Each parent group is preparing their requests separately and when completed they file the request with the Ministry of Education. That was dine early in July.

The Ministry sends a copy to the Board of Education and gives them 30 days to prepare the Board staff response to the parent request for the review.

Board communications people advise use that the task of responding was assigned to a number of senior staff.
That document is due in the hands on the Ministry during the first half of August.

When the Ministry has both sets of documents they sit down and do a review to determine if they, the Ministry, should appoint a facilitator who will be given the task of reviewing the documents and making a decision.

The facilitator can decide that there was nothing wrong with the Program Accommodation Review that took place or he can decide that there were flaws and order the Board to hold another Review. There is a considerable amount of latitude for the facilitator

Halton District School Board has been told in the past that the process they used to decide to close a school was not acceptable.

Sometime in September the public should learn what is come to come out of the request for the Reviews.

The Gazette recently published the request that was made by the parents at Lester B. Pearson. It is a strong document and has merit. 

We were not as fortunate with our request for a copy of the document prepared by the Bateman high school parents.

Responding to our request, Lisa Bull, a Bateman parent and a member of the Program Accommodation Review committee, who was a strong and very vocal advocate for more innovation in the thinking from the Board staff, said the following:

You continue to call out/blame the parents of Bateman for not getting into the ‘fight’ soon enough. This is problematic for several reasons. First, it ignores the fact that few parents from any schools other than Central and Pearson attended the first public meeting. How about blaming the HDSB for not adequately or competently explaining WHAT the PSR process was and how it could potentially impact schools and communities? I am an engaged and informed parent and I wasn’t at that first meeting. I did not understand, at that point in time, what PAR was about or why I should care. As you know, the more I learned the more active I became as was the case with many in our community. I blame the HDSB for their lack of competence in community engagement. Not the parents who have proven that they can and will show up when needed.

Ward 5 school board trustee Amy Collard told the Gazette that “communications to parents come directly from the HDSB. All Burlington parents with an email address in our system would have gotten the emails through our synrevoice email system.

Ms Bull, the excuse you give just doesn’t hold water.

For many of the parents of special needs students at Bateman, getting to additional meetings is incredibly difficult. Many of these parents are exhausted by the daily challenges of caring for their kids. To blame them for not getting into this sooner is victim blaming and is behavior that is just as shameful as that of the HDSB.

I know that you believe that our Admin Review document should be made public and that this should be done via the Gazette. This is your opinion and desire but is not a requirement.
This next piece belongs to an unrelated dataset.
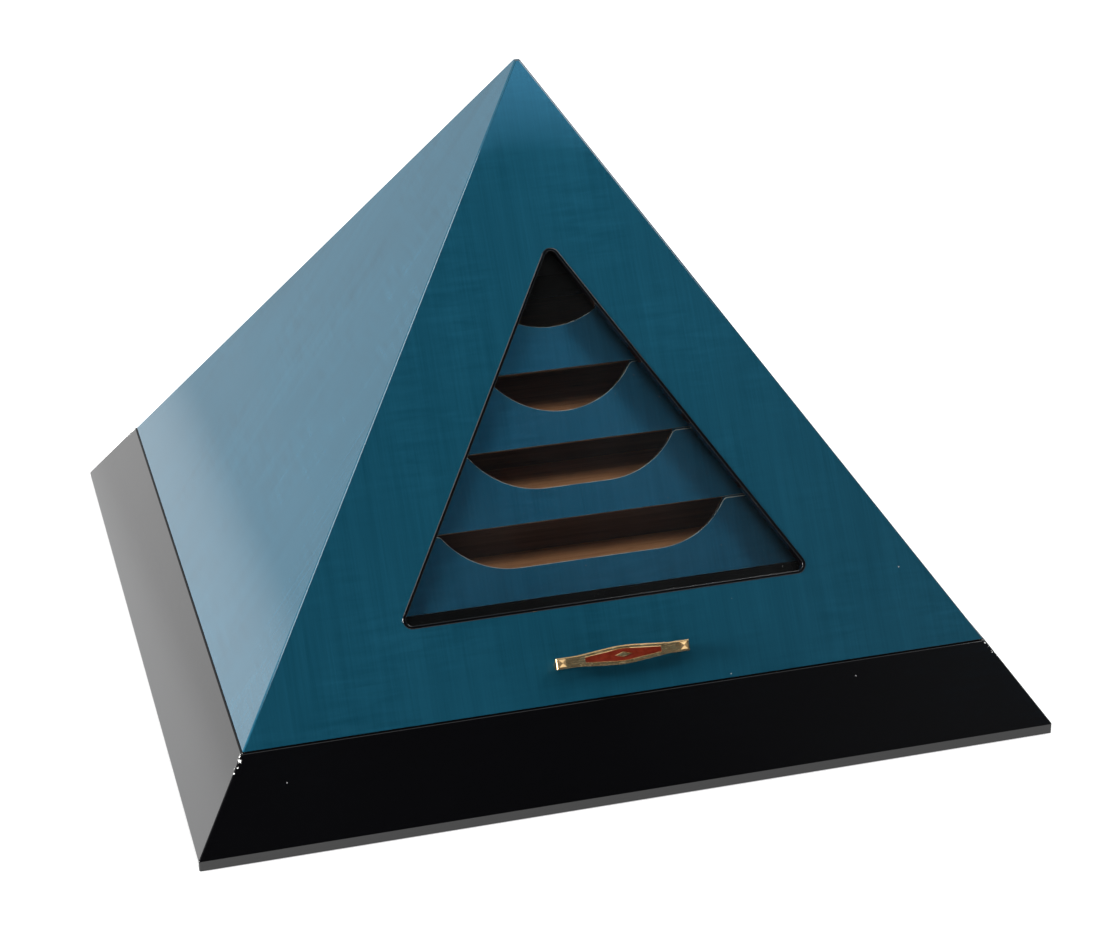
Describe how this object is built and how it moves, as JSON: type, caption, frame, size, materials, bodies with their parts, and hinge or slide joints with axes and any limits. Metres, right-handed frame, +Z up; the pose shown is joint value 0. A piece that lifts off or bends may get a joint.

Given the position that you have taken and the opinions you have published about the Bateman community, our Committee will not be sending our report at this time.

Responses like this are often described as “shooting the messenger”

Bateman parents have struggled with getting their response out which is unfortunate – they have a very strong case but instead of making their case they fell back on emotional arguments and claimed that the Central parents had ‘thrown them under the bus’.

Bateman school rep - confirm

Sharon Picken, a PARC member – never gave as much as an inch in her argument to keep Bateman open.

The Central parents fully understood the risk and pulled together as a team, raised $14,000 in a silent auction to ensure they had any funds they might need and then dug deep and pulled out all kinds facts that the Board staff had missed.

The Central case was so compelling that the Director, with the support of his staff, decided to change the recommendation and ask the trustees to close Bateman and send some of the students to Central and others to Bateman.

Bateman parents weren’t prepared to accept that the Director of Education did what any intelligent person would do – review new information and if the information was valid and relevant change the decision.

The Bateman parents had only to look at the map that showed the distance between Nelson and Bateman to realize that they were at risk for closure.

When the Director of Education revised his decision the Bateman parents began to say that it was because Ward 2 city Councillor Marianne Meed Ward, who had a child at Central high school and was made one of the Central high school representatives on the PARC, had undue influence with the Director.

They alluded to meetings Meed Ward had with the Director of Education and all the communications tools she had as a city Councillor.

What Meed Ward had going for her was her skill as a community organizer.  She worked hard with a dedicated team that was focused and supported by a community that was going to do whatever it took.

Lisa Bull shocked

PARC member Lisa Bull who was one of the better thinkers on that committee.

Bateman had skills of its own.  Lisa Bull was also a member of the PARC and she was consistent in her drive to get the Board staff and the trustees to look at the problem the Board faced with fresh eyes and not take a simple solution: – too many schools – close a school or two and the problem is solved.

The Bateman parents know it is n’t quite that simple and the tragedy for this city is that the trustees were not able to see a solution within the more than 50 delegations made.

Bateman was fortunate in that they had the best trustee there is on the Board.  Amy Collard bust her buns to sway her fellow trustees and gave the Director of Education more than one uncomfortable moment when she did her level best to get her motion on the table and ensure that it was properly and fully debated.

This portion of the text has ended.